No one paid attention when the going was good and now that it's gotten tough, everyone's placing the blame.

Pay attention from here on out and maybe it won't hurt so much next time.

Tuesday, December 2, 2008

Not A Hard Concept, Folks




What does this sign mean? Easy question, right? Apparently not. APPARENTLY, many, many people think this sign is the acronym for "Slight Tap on Pedal".

No, ASS HOLES, it means STOP - as in come to a complete rest, all motion ceased, your car no LONGER MOVING, the opposite of GO.

Every morning - and evening - I risk my life trying to cross at 3 and 4 way intersections with prominently placed STOP signs, all of which are utterly ignored as folks (usually the jerkwads are on cell phones, too, also an illegal bit of business) zip right on through. Occassionally a momentary slowing (from 40 in a 30 mph zone to oh, say, 39?) before hitting the gas.

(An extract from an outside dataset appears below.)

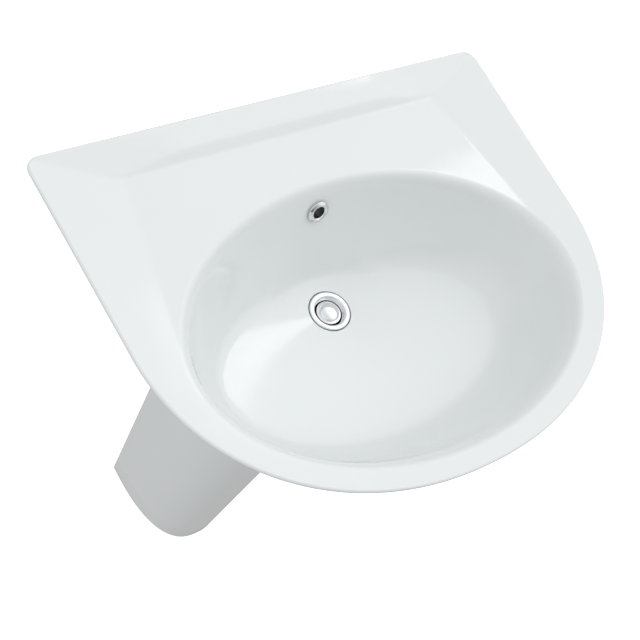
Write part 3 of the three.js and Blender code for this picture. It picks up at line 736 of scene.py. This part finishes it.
def floor_screw(place):
    top = -RIM + 16
    crown = [(6.4 * cos(t), top + 2.8 + 4 * sin(t)) for t in np.radians(np.linspace(10, 84, 9))]
    made = turned("floor_fixing_screw", [
        (0, -RIM + 0.3), (3, -RIM + 0.3), (3, top + 2.2), (6.4, top + 2.2), (6.4, top + 2.8), *crown,
        (0, top + 6.8)], 48, place)
    slots = [prism("slot", outline, top + 4.8, top + 9, place)
             for outline in ([(-3, -0.6), (3, -0.6), (3, 0.6), (-3, 0.6)],
                             [(-0.6, -3), (0.6, -3), (0.6, 3), (-0.6, 3)])]
    combine(made, slots, "DIFFERENCE")
    return smooth(made)


# ------------------------------------------------------------------ materials
class Nodes:
    """A new material's nodes, made and linked in few words."""

    def __init__(self, name):
        self.material = bpy.data.materials.new(name)
        self.material.use_nodes = True
        self.tree = self.material.node_tree
        self.shader = self.tree.nodes["Principled BSDF"]
        self.place = self.add("ShaderNodeTexCoord").outputs["Object"]

    def add(self, kind, **settings):
        node = self.tree.nodes.new(kind)
        for name, value in settings.items():
            setattr(node, name, value)
        return node

    def link(self, source, target):
        self.tree.links.new(source, target)

    def set(self, **values):
        for name, value in values.items():
            self.shader.inputs[name.replace("_", " ")].default_value = value

    def noise(self, scale, detail=2.0, roughness=0.5, stretch=None):
        """A noise pattern; scale is features per metre."""
        node = self.add("ShaderNodeTexNoise")
        node.inputs["Scale"].default_value = scale
        node.inputs["Detail"].default_value = detail
        node.inputs["Roughness"].default_value = roughness
        source = self.place
        if stretch:
            mapping = self.add("ShaderNodeMapping")
            mapping.inputs["Scale"].default_value = stretch
            self.link(self.place, mapping.inputs["Vector"])
            source = mapping.outputs["Vector"]
        self.link(source, node.inputs["Vector"])
        return node.outputs["Fac"]

    def spread(self, source, low, high, start=0.0, end=1.0):
        """Maps start..end to low..high."""
        node = self.add("ShaderNodeMapRange")
        for name, value in (("From Min", start), ("From Max", end), ("To Min", low), ("To Max", high)):
            node.inputs[name].default_value = value
        self.link(source, node.inputs["Value"])
        return node.outputs["Result"]

    def mix(self, factor, one, two):
        """A colour between two colours, either of which may be a socket."""
        node = self.add("ShaderNodeMix", data_type="RGBA")
        self.link(factor, node.inputs["Factor"])
        for socket, value in zip((node.inputs[6], node.inputs[7]), (one, two)):
            if isinstance(value, tuple):
                socket.default_value = (*value, 1)
            else:
                self.link(value, socket)
        return node.outputs[2]

    def bump(self, source, depth, before=None):
        """Raises the surface by depth metres where the source is 1."""
        node = self.add("ShaderNodeBump")
        node.inputs["Distance"].default_value = depth
        self.link(source, node.inputs["Height"])
        if before:
            self.link(before, node.inputs["Normal"])
        return node.outputs["Normal"]

    def finish(self, color=None, roughness=None, normal=None):
        for name, source in (("Base Color", color), ("Roughness", roughness), ("Normal", normal)):
            if source:
                self.link(source, self.shader.inputs[name])
        return self.material


def china_material():
    """White glaze: faint clouding, a soft ripple in the surface, and pinholes."""
    n = Nodes("glazed china")
    n.set(Coat_Weight=0.25, Coat_Roughness=0.02, IOR=1.52)
    clouds = n.noise(5, 3)
    color = n.mix(clouds, (0.80, 0.83, 0.825), (0.83, 0.855, 0.85))
    roughness = n.spread(n.noise(14, 3), 0.05, 0.11)
    ripple = n.bump(n.noise(30, 1), 0.00012)
    normal = n.bump(n.noise(260, 2), 0.000008, ripple)
    return n.finish(color, roughness, normal)


def chrome_material():
    n = Nodes("polished chrome")
    n.set(Metallic=1.0)
    color = n.mix(n.noise(60, 3), (0.74, 0.75, 0.76), (0.82, 0.83, 0.84))
    roughness = n.spread(n.noise(90, 4), 0.03, 0.09)
    return n.finish(color, roughness, n.bump(n.noise(400, 2), 0.000004))


def brass_material():
    n = Nodes("machined brass")
    n.set(Metallic=1.0)
    color = n.mix(n.noise(80, 4), (0.55, 0.38, 0.14), (0.75, 0.55, 0.25))
    lines = n.noise(120, 3, stretch=(1, 1, 40))
    return n.finish(color, n.spread(lines, 0.22, 0.42), n.bump(lines, 0.00002))


def steel_material():
    n = Nodes("zinc plated steel")
    n.set(Metallic=1.0)
    color = n.mix(n.noise(150, 4), (0.42, 0.43, 0.44), (0.62, 0.63, 0.64))
    grain = n.noise(900, 3)
    return n.finish(color, n.spread(grain, 0.25, 0.45), n.bump(grain, 0.00001))


def rubber_material():
    n = Nodes("black rubber")
    color = n.mix(n.noise(200, 4), (0.012, 0.012, 0.013), (0.03, 0.03, 0.031))
    return n.finish(color, n.spread(n.noise(500, 3), 0.6, 0.85), n.bump(n.noise(1500, 2), 0.00003))


def plastic_material(name, dark, light, rough):
    """Moulded plastic with a fine spark-eroded grain."""
    n = Nodes(name)
    color = n.mix(n.noise(25, 3), dark, light)
    grain = n.noise(1800, 2)
    return n.finish(color, n.spread(grain, rough, rough + 0.14), n.bump(grain, 0.00002))


MATERIALS = {
    "china": china_material(),
    "chrome": chrome_material(),
    "brass": brass_material(),
    "steel": steel_material(),
    "rubber": rubber_material(),
    "white_plastic": plastic_material("white moulded plastic", (0.76, 0.76, 0.74), (0.82, 0.82, 0.80), 0.22),
    "nylon": plastic_material("natural nylon", (0.58, 0.56, 0.50), (0.68, 0.66, 0.60), 0.38),
}
SLOTS = {row["node"]: row["material_slot"] for row in frame["record"]["subparts"]}
BODY_OF = {node: body for body, nodes in frame["record"]["behaviour"]["bodies"].items() for node in nodes}


def stand_in(made, node):
    """Makes a piece stand for a CAD node, with that node's body, slot and finish."""
    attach(made, BODY_OF[node])
    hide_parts(node)
    made.data.materials.clear()
    made.data.materials.append(MATERIALS[SLOTS[node]])
    return made


# ------------------------------------------------------------------ the pieces
stand_in(basin(), "basin")
stand_in(pedestal(), "pedestal")
stand_in(smooth(overflow_ring(), 50), "overflow_ring")
stand_in(waste_body(), "waste_body")
stand_in(plug_cap(), "plug_cap")
stand_in(plug_seal(), "plug_seal")
stand_in(plug_stem(), "plug_stem")
stand_in(click_cartridge(), "click_cartridge")
stand_in(coil("plug_coil", 3.9, 0.45, -181, -170.4, 3, AT_DRAIN), "plug_spring")
stand_in(smooth(waste_top_seal()), "waste_top_seal")
stand_in(smooth(waste_lower_seal()), "waste_lower_seal")
stand_in(smooth(ring("waste_slip_washer", 21.3, 33, -183.3, -181.3, AT_DRAIN)), "waste_washer")
stand_in(hex_nut("waste_hex_nut", 54, 21.3, -194, -183.6, AT_DRAIN), "waste_backnut")
stand_in(smooth(ring("inlet_gasket", 16, 20.6, -206.6, -205.3, AT_DRAIN)), "inlet_seal")
stand_in(smooth(inlet_tube()), "inlet_tube")
stand_in(smooth(inlet_nut()), "inlet_nut")
stand_in(smooth(neck_nut()), "neck_nut")
stand_in(smooth(neck_seal()), "neck_seal")
stand_in(trap_body(), "trap_body")
stand_in(trap_cup(), "trap_cup")
stand_in(smooth(ring("cup_gasket", 26, 30.2, -349.4, -345.3, AT_DRAIN)), "trap_cup_seal")
stand_in(smooth(ring("outlet_tube", 14.6, 16, 30, -DRAIN_Y - 0.3, AT_OUTLET, "y")), "outlet_pipe")
stand_in(smooth(ring("outlet_gasket", 16.3, 19.8, 52.3, 55.6, AT_OUTLET, "y")), "outlet_seal")
stand_in(smooth(outlet_nut()), "outlet_nut")
stand_in(smooth(wall_rosette(), 50), "wall_rosette")
for side, sign in (("left", -1), ("right", 1)):
    at_stud = AT_RIM + Vector((sign * STUD_X, 0, STUD_Z))
    fixings = {"wall_stud": wall_stud(at_stud), "wall_sleeve": smooth(wall_sleeve(at_stud)),
               "wall_washer": smooth(ring("washer", 5.3, 12.5, 17.3, 19.3, at_stud, "-y")),
               "wall_nut": hex_nut("nut", 17, 5.2, 19.6, 27.6, at_stud, "-y")}
    at_screw = AT_RIM + Vector((sign * FLOOR_SCREW_X, FLOOR_SCREW_Y, 0))
    fixings["floor_screw"] = floor_screw(at_screw)
    fixings["floor_washer"] = smooth(ring("floor_ring", 3.4, 8, -RIM + 16.3, -RIM + 17.9, at_screw))
    for node, made in fixings.items():
        made.name = f"{node}_{side}_fine"
        stand_in(made, f"{node}_{side}")
for place, (x, y) in {"front": (0, -286), "left": (-86, -180), "right": (86, -180)}.items():
    level = min(PEDESTAL_TOP, float(underside_height(np.array(x), np.array(y))) - PEDESTAL_GAP)
    pad = rod(f"bearing_disc_{place}", 3.6, 1, 4, 48, AT_RIM + Vector((x, y, level)))
    apply(pad, "BEVEL", width=0.4 * MM, segments=3, limit_method="ANGLE", angle_limit=radians(40))
    stand_in(smooth(pad), f"bearing_pad_{place}")


# ------------------------------------------------------------------ the studio
class Dome:
    """The studio's light as a dome of soft glows, added up in the world's background."""

    def __init__(self, color, strength):
        world = bpy.data.worlds.new("studio")
        world.use_nodes = True
        bpy.context.scene.world = world
        self.tree = world.node_tree
        self.background = self.tree.nodes["Background"]
        self.toward = self.add("ShaderNodeTexCoord").outputs["Generated"]
        self.light = None
        self.glow(color, strength, (0, 0, 1), (180, 179))

    def add(self, kind, **settings):
        node = self.tree.nodes.new(kind)
        for name, value in settings.items():
            setattr(node, name, value)
        return node

    def along(self, axis):
        """How far the looked-at direction goes along an axis."""
        node = self.add("ShaderNodeVectorMath", operation="DOT_PRODUCT")
        node.inputs[1].default_value = axis
        self.tree.links.new(self.toward, node.inputs[0])
        return node.outputs["Value"]

    def fade(self, source, start, end):
        node = self.add("ShaderNodeMapRange", interpolation_type="SMOOTHSTEP")
        node.inputs["From Min"].default_value = start
        node.inputs["From Max"].default_value = end
        self.tree.links.new(source, node.inputs["Value"])
        return node.outputs["Result"]

    def shine(self, amount, color, strength):
        """Adds a colour, as strong as an amount socket says, to the light so far."""
        node = self.add("ShaderNodeVectorMath", operation="MULTIPLY_ADD")
        self.tree.links.new(amount, node.inputs[0])
        node.inputs[1].default_value = [c * strength for c in color]
        node.inputs[2].default_value = (0, 0, 0)
        if self.light:
            self.tree.links.new(self.light, node.inputs[2])
        self.light = node.outputs["Vector"]
        self.tree.links.new(self.light, self.background.inputs["Color"])

    def glow(self, color, strength, toward, angles):
        """A round glow: none beyond the first angle from its direction, full within the second."""
        start, end = (cos(radians(angle)) for angle in angles)
        self.shine(self.fade(self.along(Vector(toward).normalized()), start, end), color, strength)

    def softbox(self, color, strength, azimuth, elevation, width, height, tilt=0, edge=0.25):
        """An oblong glow with a soft edge, its size in degrees."""
        azimuth, elevation, tilt = radians(azimuth), radians(elevation), radians(tilt)
        centre = Vector((cos(azimuth) * cos(elevation), sin(azimuth) * cos(elevation), sin(elevation)))
        level = Vector((-sin(azimuth), cos(azimuth), 0))
        upward = centre.cross(level)
        across = level * cos(tilt) + upward * sin(tilt)
        upright = upward * cos(tilt) - level * sin(tilt)
        amount = self.fade(self.along(centre), 0.5, 0.6)
        for axis, size in ((across, width), (upright, height)):
            node = self.add("ShaderNodeMath", operation="ABSOLUTE")
            self.tree.links.new(self.along(axis), node.inputs[0])
            half = sin(radians(size / 2))
            window = self.fade(node.outputs[0], half * (1 + edge), half * (1 - edge))
            both = self.add("ShaderNodeMath", operation="MULTIPLY")
            self.tree.links.new(amount, both.inputs[0])
            self.tree.links.new(window, both.inputs[1])
            amount = both.outputs[0]
        self.shine(amount, color, strength)


def camera_only(stage):
    """Keeps a stage piece from shading the object; it is there to be seen behind it."""
    stage.visible_diffuse = False
    stage.visible_glossy = False
    stage.visible_transmission = False
    stage.visible_shadow = False


def studio():
    """A white room: light from all round, most of it from above and from the right."""
    bpy.context.scene.view_settings.view_transform = "Standard"
    neutral, cool = (1, 1, 1), (0.97, 0.985, 1.02)
    dome = Dome(neutral, 0.19)
    dome.glow(cool, 0.70, (0, 0, 1), (84, 0))
    dome.glow(neutral, 0.25, (0, 0, -1), (90, 53))
    dome.glow(neutral, 0.80, (1, 0, 0.2), (78, 26))
    dome.glow(neutral, 0.44, (-1, 0, 0.1), (78, 26))
    dome.glow(neutral, 0.12, (0, 1, 0.2), (78, 26))
    dome.softbox(cool, 2.0, 26, 42, 3.6, 14, -30)

    n = Nodes("studio floor")
    color = n.mix(n.noise(2, 2), (0.90, 0.90, 0.90), (0.93, 0.93, 0.93))
    n.shader.inputs["Emission Color"].default_value = (1, 1, 1, 1)
    n.set(Emission_Strength=0.6)
    bpy.ops.mesh.primitive_plane_add(size=40, location=(0, 0, 0))
    floor = bpy.context.object
    floor.name = "studio_floor"
    floor.data.materials.append(n.finish(color, n.spread(n.noise(6, 2), 0.7, 0.9)))
    camera_only(floor)


studio()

This morning I was nearly run down by a cop who also, apparently, didn't recognize the old red octagon for what it means.

I hate these people.

No, really, I do.

People on a cell phone, in a car packed with kids, don't stop at a STOP sign and nearly run over pedestrians. And did it ever occur to them that a big old semi bearing down on them may actually EXPECT them to stop, and when they don't?

Squashed kids.

Please. When you see the red sign with the white letters, do what it says. STOP.

The kid you save may be your own. Or, at the very least, the bumper. Like the one I saw lying on the side of the road this morning.

And you won't have me flipping you the bird in the rear view mirror.